The Baltimore Museum of Art is the world’s most important repository of French modern master Henri Matisse’s work and this fall, a new exhibition will explore the friendship between the artist and Etta Cone, the Baltimore collector who befriended Matisse in 1906. 

The two maintained a close 43-year friendship, during which time Matisse traveled to Baltimore and created works with Etta and the BMA in mind.
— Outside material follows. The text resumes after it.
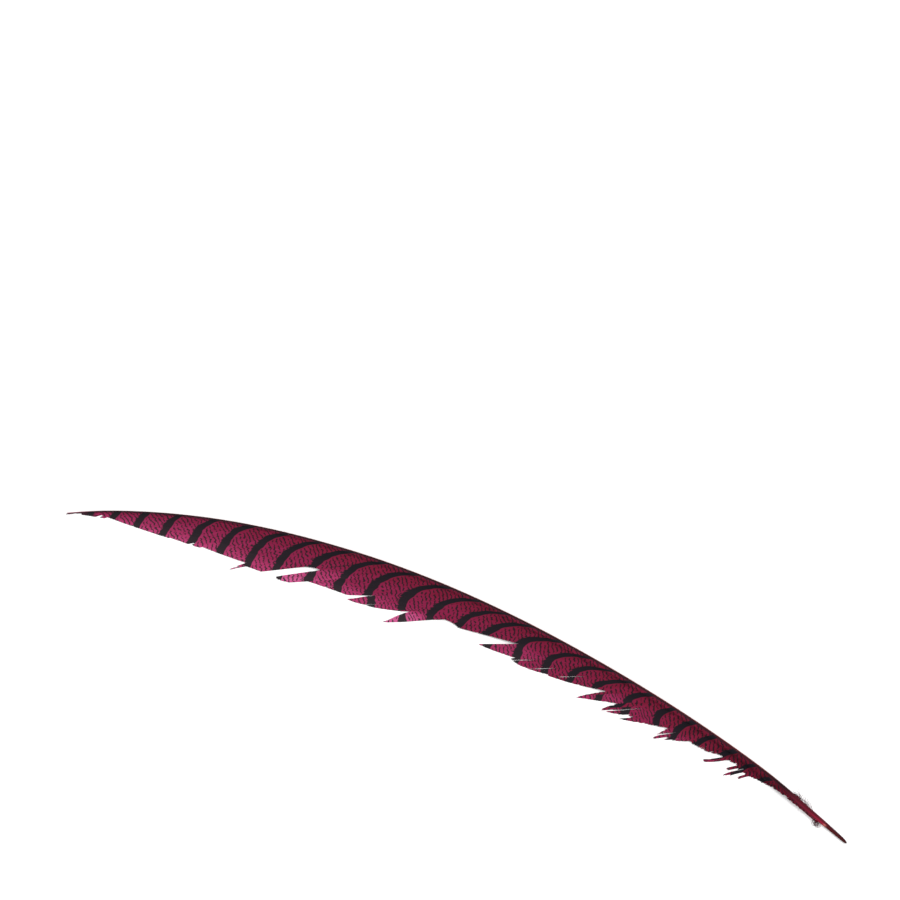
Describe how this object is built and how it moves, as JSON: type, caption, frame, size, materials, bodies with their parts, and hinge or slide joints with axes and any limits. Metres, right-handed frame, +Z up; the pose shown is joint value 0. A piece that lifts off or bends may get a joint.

Etta and her sister Claribel ultimately collected about 700 of Matisse’s works, according to the BMA, including Blue Nude (1907), The Yellow Dress (1929-31), and Large Reclining Nude (1935). 

This new exhibit, “A Modern Influence: Henri Matisse, Etta Cone, and Baltimore” will trace their friendship through letters they exchanged and includes more than 160 paintings, sculptures, prints, drawings, and illustrated books. 

Etta Cone (Photo courtesy of Claribel Cone and Etta Cone Papers, Archives and Manuscripts Collections, The Baltimore Museum of Art)

“For years, scholars have debated the purchases made by both Cone sisters, with much more credit given to the important acquisitions of major paintings by older sister Claribel,” the BMA said in a statement. “‘Modern Influence: Henri Matisse, Etta Cone, and Baltimore’ will for the first time fully recognize Etta’s achievements as a collector and acknowledge her role in building the majority of the sisters’ Matisse collection, particularly the sculpture, drawings, and prints.” 

Henri Matisse at the dining room in of Etta Cone’s apartment in Baltimore, 1930. (Photo courtesy of Claribel Cone and Etta Cone Papers, Archives and Manuscripts Collections, The Baltimore Museum of Art)

“Etta Cone and Matisse shared a love of gesture and the female form, expressed not only through her collection of his major paintings, but through an early and sustained interest in his print making and drawing practices. The exhibition begins with work on paper and ends there as well,” said Leslie Cozzi, BMA associate curator of prints, drawings, and photographs.

The exhibition will feature a large selection of drawings, including masterpieces that are rarely on view due to light exposure restrictions, the BMA announced. 

“Etta Cone’s dedication to art, and to Matisse’s work in particular, has had a profound impact on the BMA and the focused and studied ways in which the museum continues to develop its collection. The forthcoming exhibition captures the exciting possibilities that can be achieved when artists, collectors, and public institutions join in a shared vision and commitment. We are delighted to present visitors with the incredible story of Etta Cone and the significant works of art that she brought to our museum, and to have this exhibition serve as a prelude to the presentations, programs, and publications that we’ll be able to create through our soon to be opened Ruth R. Marder Center for Matisse Studies,” said Christopher Bedford, the BMA’s Dorothy Wagner Wallis Director.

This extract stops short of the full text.